France’s heavy reliance on nuclear baseload energy is leaving it short of power, and the country faces blackouts and soaring power prices this winter.

French grid operator RTE last week warned consumers about rolling blackouts in winter and energy analysts predicted soaring power prices after more than one-third of the country’s nuclear plants had to be shut down because of safety concerns over its reactor vessels.

France has often been used as an example by anti-renewable activists, particularly those within the fossil fuel industry and conservative parties, to argue that the sort of events that occurred in South Australia in the past few months – a couple of half-hour surges in prices and a state-wide blackout – could only happen in a renewables dependent grid.
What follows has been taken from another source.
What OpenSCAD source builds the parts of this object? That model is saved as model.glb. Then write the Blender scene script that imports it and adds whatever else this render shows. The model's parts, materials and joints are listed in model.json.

But France’s heavy reliance on nuclear – it supplies around three-quarters of its electricity – leaves it terribly exposed when something goes wrong, such a generic design fault.

The French regulator has ordered the closure of up to 24 ageing nuclear power plants so that a crucial steel component could be reviewed after investigations into the disastrous delays and cost overruns at its next generation plant at Flamanville revealed major faults, which have been repeated in at least 18 other generators.

France used the standardisation to build its reactor fleet quickly and cheaply, but environmental groups have been warning for years that the discovery of such a generic fault could incapacitate a large part of the fleet.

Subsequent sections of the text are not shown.